Exercise directions:
Present the following data again exactly as it is shown.

##########

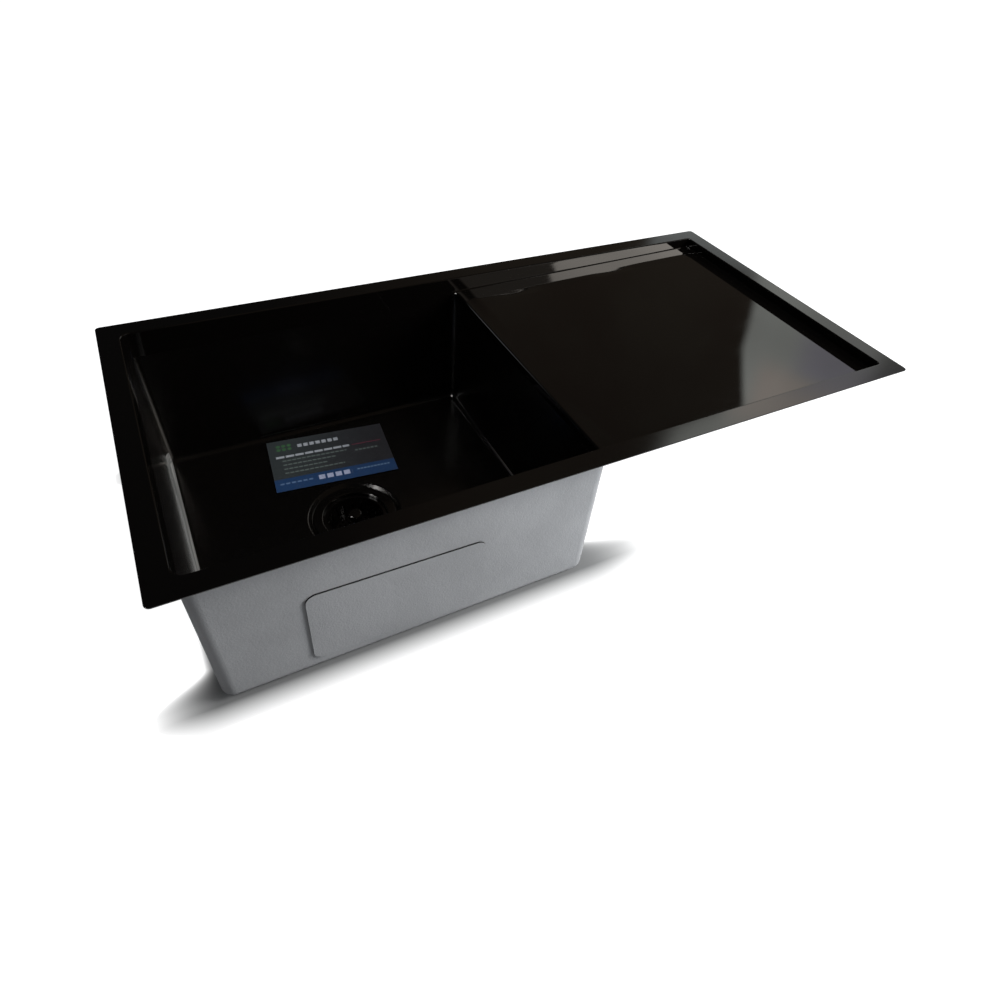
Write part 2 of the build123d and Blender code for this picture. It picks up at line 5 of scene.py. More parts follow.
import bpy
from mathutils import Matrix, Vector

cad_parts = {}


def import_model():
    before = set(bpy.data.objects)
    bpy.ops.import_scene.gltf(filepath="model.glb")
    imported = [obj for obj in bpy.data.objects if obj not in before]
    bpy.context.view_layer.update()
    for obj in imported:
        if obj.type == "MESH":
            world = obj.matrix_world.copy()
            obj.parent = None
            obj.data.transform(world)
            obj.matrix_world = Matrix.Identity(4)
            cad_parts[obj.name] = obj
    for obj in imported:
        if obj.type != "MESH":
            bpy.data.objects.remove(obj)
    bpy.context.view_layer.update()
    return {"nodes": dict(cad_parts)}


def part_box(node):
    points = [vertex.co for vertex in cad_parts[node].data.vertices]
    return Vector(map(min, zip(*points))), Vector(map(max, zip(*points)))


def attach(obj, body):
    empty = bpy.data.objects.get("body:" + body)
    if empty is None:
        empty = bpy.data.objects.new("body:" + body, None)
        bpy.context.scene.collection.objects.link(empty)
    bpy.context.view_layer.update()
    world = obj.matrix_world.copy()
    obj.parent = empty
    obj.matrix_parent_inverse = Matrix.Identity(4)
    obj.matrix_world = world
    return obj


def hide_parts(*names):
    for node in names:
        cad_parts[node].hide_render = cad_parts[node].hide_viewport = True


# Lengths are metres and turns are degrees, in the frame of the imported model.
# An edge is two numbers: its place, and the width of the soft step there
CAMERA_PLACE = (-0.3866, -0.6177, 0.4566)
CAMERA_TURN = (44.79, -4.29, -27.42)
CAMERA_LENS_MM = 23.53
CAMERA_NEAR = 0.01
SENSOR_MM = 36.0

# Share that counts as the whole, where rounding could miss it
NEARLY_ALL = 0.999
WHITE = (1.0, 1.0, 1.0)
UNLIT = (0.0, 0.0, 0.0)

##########

Result for this exercise:
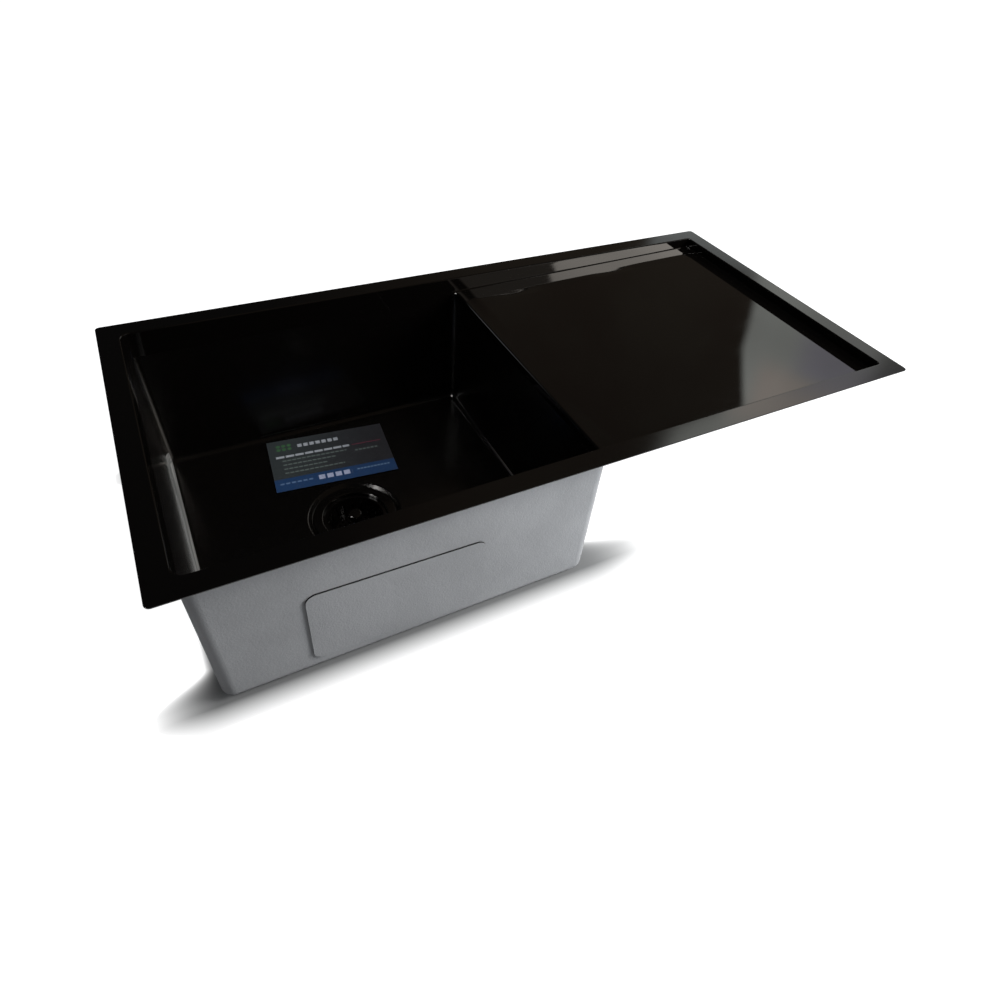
Write part 2 of the build123d and Blender code for this picture. It picks up at line 5 of scene.py. More parts follow.
import bpy
from mathutils import Matrix, Vector

cad_parts = {}


def import_model():
    before = set(bpy.data.objects)
    bpy.ops.import_scene.gltf(filepath="model.glb")
    imported = [obj for obj in bpy.data.objects if obj not in before]
    bpy.context.view_layer.update()
    for obj in imported:
        if obj.type == "MESH":
            world = obj.matrix_world.copy()
            obj.parent = None
            obj.data.transform(world)
            obj.matrix_world = Matrix.Identity(4)
            cad_parts[obj.name] = obj
    for obj in imported:
        if obj.type != "MESH":
            bpy.data.objects.remove(obj)
    bpy.context.view_layer.update()
    return {"nodes": dict(cad_parts)}


def part_box(node):
    points = [vertex.co for vertex in cad_parts[node].data.vertices]
    return Vector(map(min, zip(*points))), Vector(map(max, zip(*points)))


def attach(obj, body):
    empty = bpy.data.objects.get("body:" + body)
    if empty is None:
        empty = bpy.data.objects.new("body:" + body, None)
        bpy.context.scene.collection.objects.link(empty)
    bpy.context.view_layer.update()
    world = obj.matrix_world.copy()
    obj.parent = empty
    obj.matrix_parent_inverse = Matrix.Identity(4)
    obj.matrix_world = world
    return obj


def hide_parts(*names):
    for node in names:
        cad_parts[node].hide_render = cad_parts[node].hide_viewport = True


# Lengths are metres and turns are degrees, in the frame of the imported model.
# An edge is two numbers: its place, and the width of the soft step there
CAMERA_PLACE = (-0.3866, -0.6177, 0.4566)
CAMERA_TURN = (44.79, -4.29, -27.42)
CAMERA_LENS_MM = 23.53
CAMERA_NEAR = 0.01
SENSOR_MM = 36.0

# Share that counts as the whole, where rounding could miss it
NEARLY_ALL = 0.999
WHITE = (1.0, 1.0, 1.0)
UNLIT = (0.0, 0.0, 0.0)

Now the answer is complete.